The invention also handles technical details, like mapping regions to the correct parts of the encoded frame (macroblocks), working with different video formats (like H.264 or AV1), and integrating with many types of machine learning pipelines. It can work with cameras, robots, cloud servers, and almost any device that processes images with machine learning.

What makes this invention truly innovative is that it puts the machine learning models in the driver’s seat. The models themselves help decide what parts of the image need more attention, and the system responds in real time. This creates a smarter, more responsive, and more efficient way to process images—one that can adapt to changing scenes, tasks, and machine learning needs.

Conclusion

The adaptive encoding system described in this patent application is a big leap forward for machine learning and artificial intelligence. By linking image encoding directly to what machine learning models find and need, it makes machines much more efficient. It saves space, lowers costs, and helps computers make better decisions, whether in self-driving cars, smart cameras, or powerful cloud servers.

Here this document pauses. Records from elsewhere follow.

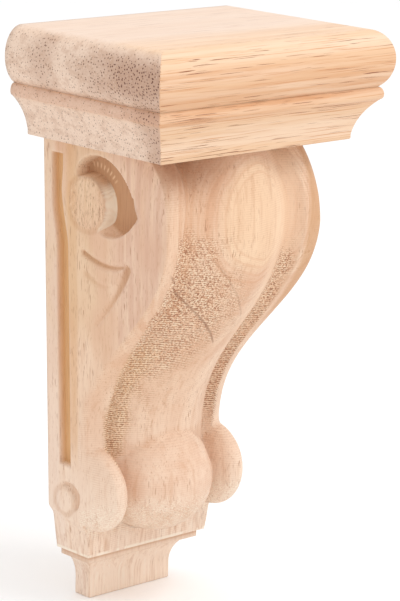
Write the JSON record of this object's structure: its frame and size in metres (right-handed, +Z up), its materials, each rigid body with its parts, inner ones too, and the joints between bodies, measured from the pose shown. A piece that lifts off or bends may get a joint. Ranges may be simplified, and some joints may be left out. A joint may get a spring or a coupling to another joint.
{
  "type": "corbel bracket",
  "caption": "Carved wooden corbel with a moulded cap, an S-shaped front between grooved rims, scrolled sides and a rolled foot.",
  "frame": {"origin": "the point on the flat back face where the bracket is fixed to its wall, midway across it and 101.5 mm above the underside of the foot", "axes": "+Z up, +X across the bracket, +Y into the wall; the carved front faces -Y"},
  "size_m": [0.105, 0.0769, 0.203],
  "materials": {
    "body_wood": "bare carved hardwood, unsanded in its hollows",
    "cap_wood": "bare machined hardwood, lightly sanded"
  },
  "bodies": {
    "root": {"corbel_body": "body_wood", "corbel_cap": "cap_wood"}
  },
  "joints": []
}
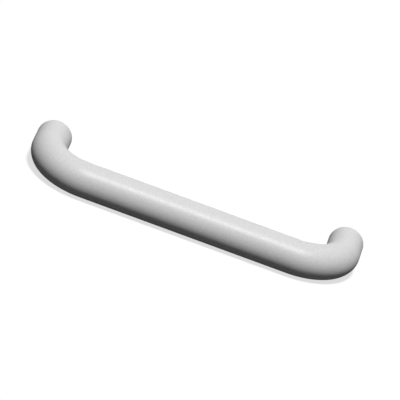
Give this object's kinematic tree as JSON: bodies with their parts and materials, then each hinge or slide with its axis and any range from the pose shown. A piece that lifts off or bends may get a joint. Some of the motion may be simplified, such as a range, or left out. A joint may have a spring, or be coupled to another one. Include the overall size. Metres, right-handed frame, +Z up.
{
  "type": "towel rail",
  "caption": "Bow-shaped tubular towel rail with plain ends that slide over hidden wall bosses, each held by a grub screw from below.",
  "frame": {"origin": "on the wall plane, midway between the middles of the two ends", "axes": "+X along the bar to the right as seen from the room, +Y into the wall, +Z up when mounted"},
  "size_m": [0.3346, 0.0892, 0.0344],
  "materials": {
    "rail": "satin moulded polyamide, light grey",
    "boss": "turned, bare",
    "screw": "stainless, plain"
  },
  "bodies": {
    "root": {"rail": "rail", "left_wall_boss": "boss", "right_wall_boss": "boss", "left_grub_screw": "screw", "right_grub_screw": "screw"}
  },
  "joints": []
}
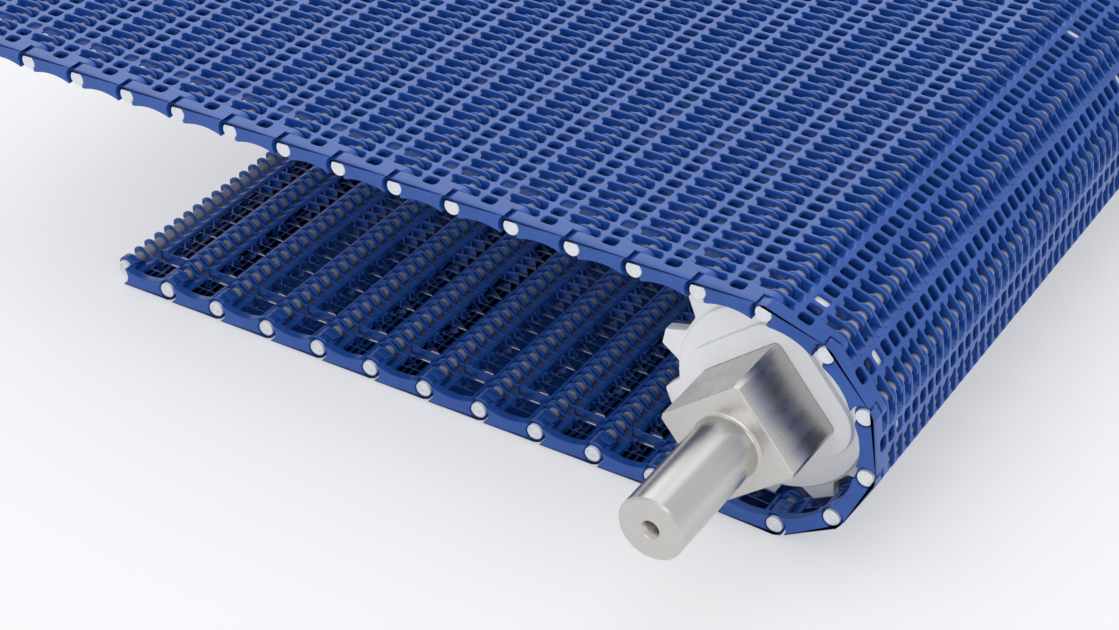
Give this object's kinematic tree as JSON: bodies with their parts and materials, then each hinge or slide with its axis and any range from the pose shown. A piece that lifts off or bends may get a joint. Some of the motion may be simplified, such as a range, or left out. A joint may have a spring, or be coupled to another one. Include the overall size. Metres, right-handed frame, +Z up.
{
  "type": "modular plastic belt",
  "caption": "Flush-grid modular plastic belt wrapped half round two sprockets on a square drive shaft, with level carry and return runs hinged row by row on headed rods.",
  "frame": {"origin": "on the surface the return run lies on, below the middle of the assembly's box", "axes": "+X along the carry run towards the nose, +Y along the shaft away from the rod heads, +Z up"},
  "size_m": [0.432, 0.4448, 0.0975],
  "materials": {
    "belt_blue": "moulded royal blue, glossy",
    "rod_milky": "milky, slightly translucent",
    "sprocket_white": "machined white, satin",
    "shaft_steel": "turned and drawn stainless, bright"
  },
  "bodies": {
    "nose": {"wrapped_rows_top": "belt_blue", "wrapped_rows_nose": "belt_blue", "wrapped_rows_bottom": "belt_blue", "wrapped_rods": "rod_milky"},
    "shaft": {"drive_shaft": "shaft_steel", "sprocket_near": "sprocket_white", "sprocket_far": "sprocket_white"},
    "carry_1": {"carry_row_1": "belt_blue", "carry_rod_1": "rod_milky"},
    "carry_2": {"carry_row_2": "belt_blue", "carry_rod_2": "rod_milky"},
    "carry_3": {"carry_row_3": "belt_blue", "carry_rod_3": "rod_milky"},
    "carry_4": {"carry_row_4": "belt_blue", "carry_rod_4": "rod_milky"},
    "carry_5": {"carry_row_5": "belt_blue", "carry_rod_5": "rod_milky"},
    "carry_6": {"carry_row_6": "belt_blue", "carry_rod_6": "rod_milky"},
    "carry_7": {"carry_row_7": "belt_blue", "carry_rod_7": "rod_milky"},
    "carry_8": {"carry_row_8": "belt_blue", "carry_rod_8": "rod_milky"},
    "carry_9": {"carry_row_9": "belt_blue", "carry_rod_9": "rod_milky"},
    "carry_10": {"carry_row_10": "belt_blue", "carry_rod_10": "rod_milky"},
    "carry_11": {"carry_row_11": "belt_blue", "carry_rod_11": "rod_milky"},
    "carry_12": {"carry_row_12": "belt_blue", "carry_rod_12": "rod_milky"},
    "carry_13": {"carry_row_13": "belt_blue", "carry_rod_13": "rod_milky"},
    "carry_14": {"carry_row_14": "belt_blue", "carry_rod_14": "rod_milky"},
    "carry_15": {"carry_row_15": "belt_blue", "carry_rod_15": "rod_milky"},
    "return_1": {"return_row_1": "belt_blue", "return_rod_1": "rod_milky"},
    "return_2": {"return_row_2": "belt_blue", "return_rod_2": "rod_milky"},
    "return_3": {"return_row_3": "belt_blue", "return_rod_3": "rod_milky"},
    "return_4": {"return_row_4": "belt_blue", "return_rod_4": "rod_milky"},
    "return_5": {"return_row_5": "belt_blue", "return_rod_5": "rod_milky"},
    "return_6": {"return_row_6": "belt_blue", "return_rod_6": "rod_milky"},
    "return_7": {"return_row_7": "belt_blue", "return_rod_7": "rod_milky"},
    "return_8": {"return_row_8": "belt_blue", "return_rod_8": "rod_milky"},
    "return_9": {"return_row_9": "belt_blue", "return_rod_9": "rod_milky"},
    "return_10": {"return_row_10": "belt_blue", "return_rod_10": "rod_milky"},
    "return_11": {"return_row_11": "belt_blue", "return_rod_11": "rod_milky", "end_rod": "rod_milky"}
  },
  "joints": [
    {"name": "shaft_turn", "type": "hinge", "parent": "nose", "child": "shaft", "pos_m": [0.16737, 0, 0.04811], "axis": [0, 1, 0], "range_deg": [-0.8, 0.8]},
    {"name": "carry_hinge_1", "type": "hinge", "parent": "nose", "child": "carry_1", "pos_m": [0.16934, 0, 0.09315], "axis": [0, 1, 0], "range_deg": [0, 8]},
    {"name": "carry_hinge_2", "type": "hinge", "parent": "carry_1", "child": "carry_2", "pos_m": [0.14394, 0, 0.09315], "axis": [0, 1, 0], "range_deg": [0, 8]},
    {"name": "carry_hinge_3", "type": "hinge", "parent": "carry_2", "child": "carry_3", "pos_m": [0.11854, 0, 0.09315], "axis": [0, 1, 0], "range_deg": [0, 8]},
    {"name": "carry_hinge_4", "type": "hinge", "parent": "carry_3", "child": "carry_4", "pos_m": [0.09313, 0, 0.09315], "axis": [0, 1, 0], "range_deg": [0, 8]},
    {"name": "carry_hinge_5", "type": "hinge", "parent": "carry_4", "child": "carry_5", "pos_m": [0.06774, 0, 0.09315], "axis": [0, 1, 0], "range_deg": [0, 8]},
    {"name": "carry_hinge_6", "type": "hinge", "parent": "carry_5", "child": "carry_6", "pos_m": [0.04233, 0, 0.09315], "axis": [0, 1, 0], "range_deg": [0, 8]},
    {"name": "carry_hinge_7", "type": "hinge", "parent": "carry_6", "child": "carry_7", "pos_m": [0.01693, 0, 0.09315], "axis": [0, 1, 0], "range_deg": [0, 8]},
    {"name": "carry_hinge_8", "type": "hinge", "parent": "carry_7", "child": "carry_8", "pos_m": [-0.00847, 0, 0.09315], "axis": [0, 1, 0], "range_deg": [0, 8]},
    {"name": "carry_hinge_9", "type": "hinge", "parent": "carry_8", "child": "carry_9", "pos_m": [-0.03386, 0, 0.09315], "axis": [0, 1, 0], "range_deg": [0, 8]},
    {"name": "carry_hinge_10", "type": "hinge", "parent": "carry_9", "child": "carry_10", "pos_m": [-0.05926, 0, 0.09315], "axis": [0, 1, 0], "range_deg": [0, 8]},
    {"name": "carry_hinge_11", "type": "hinge", "parent": "carry_10", "child": "carry_11", "pos_m": [-0.08467, 0, 0.09315], "axis": [0, 1, 0], "range_deg": [0, 8]},
    {"name": "carry_hinge_12", "type": "hinge", "parent": "carry_11", "child": "carry_12", "pos_m": [-0.11006, 0, 0.09315], "axis": [0, 1, 0], "range_deg": [0, 8]},
    {"name": "carry_hinge_13", "type": "hinge", "parent": "carry_12", "child": "carry_13", "pos_m": [-0.13547, 0, 0.09315], "axis": [0, 1, 0], "range_deg": [0, 8]},
    {"name": "carry_hinge_14", "type": "hinge", "parent": "carry_13", "child": "carry_14", "pos_m": [-0.16087, 0, 0.09315], "axis": [0, 1, 0], "range_deg": [0, 8]},
    {"name": "carry_hinge_15", "type": "hinge", "parent": "carry_14", "child": "carry_15", "pos_m": [-0.18626, 0, 0.09315], "axis": [0, 1, 0], "range_deg": [0, 8]},
    {"name": "return_hinge_1", "type": "hinge", "parent": "nose", "child": "return_1", "pos_m": [0.15279, 0, 0.00546], "axis": [0, 1, 0], "range_deg": [0, 8]},
    {"name": "return_hinge_2", "type": "hinge", "parent": "return_1", "child": "return_2", "pos_m": [0.12742, 0, 0.00435], "axis": [0, 1, 0], "range_deg": [0, 8]},
    {"name": "return_hinge_3", "type": "hinge", "parent": "return_2", "child": "return_3", "pos_m": [0.10202, 0, 0.00435], "axis": [0, 1, 0], "range_deg": [0, 8]},
    {"name": "return_hinge_4", "type": "hinge", "parent": "return_3", "child": "return_4", "pos_m": [0.07662, 0, 0.00435], "axis": [0, 1, 0], "range_deg": [0, 8]},
    {"name": "return_hinge_5", "type": "hinge", "parent": "return_4", "child": "return_5", "pos_m": [0.05122, 0, 0.00435], "axis": [0, 1, 0], "range_deg": [0, 8]},
    {"name": "return_hinge_6", "type": "hinge", "parent": "return_5", "child": "return_6", "pos_m": [0.02582, 0, 0.00435], "axis": [0, 1, 0], "range_deg": [0, 8]},
    {"name": "return_hinge_7", "type": "hinge", "parent": "return_6", "child": "return_7", "pos_m": [0.00042, 0, 0.00435], "axis": [0, 1, 0], "range_deg": [0, 8]},
    {"name": "return_hinge_8", "type": "hinge", "parent": "return_7", "child": "return_8", "pos_m": [-0.02498, 0, 0.00435], "axis": [0, 1, 0], "range_deg": [0, 8]},
    {"name": "return_hinge_9", "type": "hinge", "parent": "return_8", "child": "return_9", "pos_m": [-0.05038, 0, 0.00435], "axis": [0, 1, 0], "range_deg": [0, 8]},
    {"name": "return_hinge_10", "type": "hinge", "parent": "return_9", "child": "return_10", "pos_m": [-0.07578, 0, 0.00435], "axis": [0, 1, 0], "range_deg": [0, 8]},
    {"name": "return_hinge_11", "type": "hinge", "parent": "return_10", "child": "return_11", "pos_m": [-0.10118, 0, 0.00435], "axis": [0, 1, 0], "range_deg": [0, 8]}
  ]
}
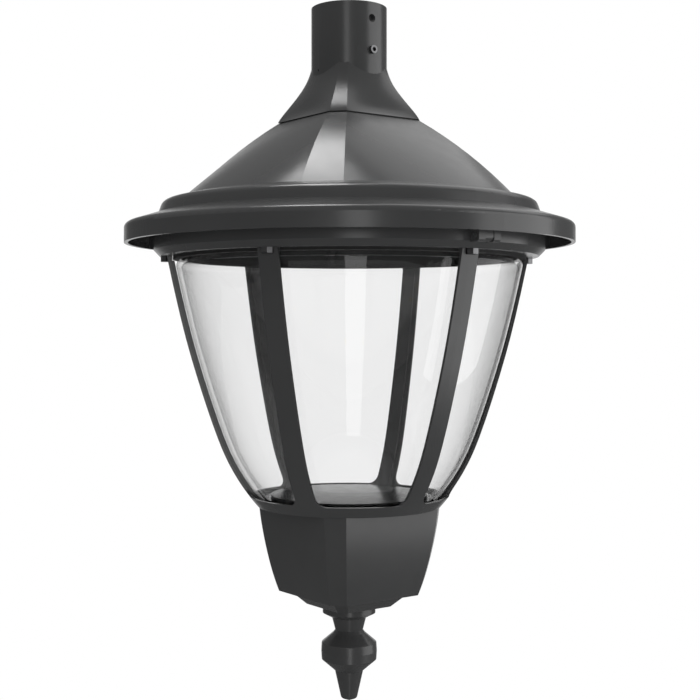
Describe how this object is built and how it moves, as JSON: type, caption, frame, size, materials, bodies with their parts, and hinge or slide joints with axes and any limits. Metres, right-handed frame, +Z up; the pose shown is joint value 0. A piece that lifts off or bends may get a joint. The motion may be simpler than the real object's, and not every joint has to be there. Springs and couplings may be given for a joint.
{
  "type": "hanging garden lantern",
  "caption": "Hanging outdoor lantern: pipe socket neck, domed canopy with a wide brim, hinged frame with a clear bowl in straps, cup and turned finial.",
  "frame": {"origin": "centre of the mouth of the pipe socket at the top of the neck", "axes": "+Z up along the lantern's axis, +X towards the hinge bracket and the set screw"},
  "size_m": [0.4505, 0.4506, 0.6993],
  "materials": {
    "cast_paint": "cast, with a fine satin powder coat",
    "seal_rubber": "matt black",
    "clear": "clear, polished",
    "steel": "bright zinc",
    "dark_steel": "blackened",
    "tray_metal": "mill",
    "housing": "white moulded",
    "gland_plastic": "black moulded",
    "board_white": "white solder mask",
    "source_yellow": "phosphor"
  },
  "bodies": {
    "canopy": {"neck_casting": "cast_paint", "neck_gasket": "seal_rubber", "neck_bolts": "steel", "canopy_casting": "cast_paint", "cable_gland": "gland_plastic", "canopy_gasket": "seal_rubber", "gear_tray": "tray_metal", "tray_screws": "steel", "driver": "housing", "surge_protector": "housing", "terminal_block": "housing", "earth_screw": "steel", "light_board": "board_white", "light_sources": "source_yellow", "lens_plate": "clear", "lens_screws": "steel"},
    "set_screw": {"set_screw": "dark_steel"},
    "frame": {"body_ring": "cast_paint", "hinge_pin": "steel", "cage_casting": "cast_paint", "cage_bolts": "dark_steel", "bowl_seal": "seal_rubber", "clear_bowl": "clear", "foot_seal": "seal_rubber", "clamp_seal": "seal_rubber", "clamp_disc": "cast_paint", "tie_rod": "steel", "cup_casting": "cast_paint", "cup_plinth": "cast_paint", "finial": "cast_paint"},
    "closure_screw": {"closure_screw": "dark_steel"}
  },
  "joints": [
    {"name": "frame_hinge", "type": "hinge", "parent": "canopy", "child": "frame", "pos_m": [0.202, 0, -0.2408], "axis": [0, -1, 0], "range_deg": [0, 90]},
    {"name": "closure_travel", "type": "slide", "parent": "frame", "child": "closure_screw", "axis": [0, 0, -1], "range_m": [0, 0.012]},
    {"name": "set_screw_travel", "type": "slide", "parent": "canopy", "child": "set_screw", "axis": [-1, 0, 0], "range_m": [-0.004, 0.0022]}
  ]
}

This new method moves beyond simple rules or fixed settings. It lets machines focus their resources where they matter most, adapting in real time as the scene or task changes. This not only improves performance but also opens the door to new applications where speed and efficiency are critical.

As more devices use machine learning to see and understand the world, adaptive encoding will become even more important. This invention sets the stage for smarter, faster, and more capable machines—machines that can process images just like we do: focusing their attention where it matters, and not wasting effort on the rest.

If your business or research depends on processing images for machine learning, adaptive encoding could be the key to unlocking higher performance and lower costs. As this technology matures, expect to see it become a standard part of smart, efficient computer vision systems everywhere.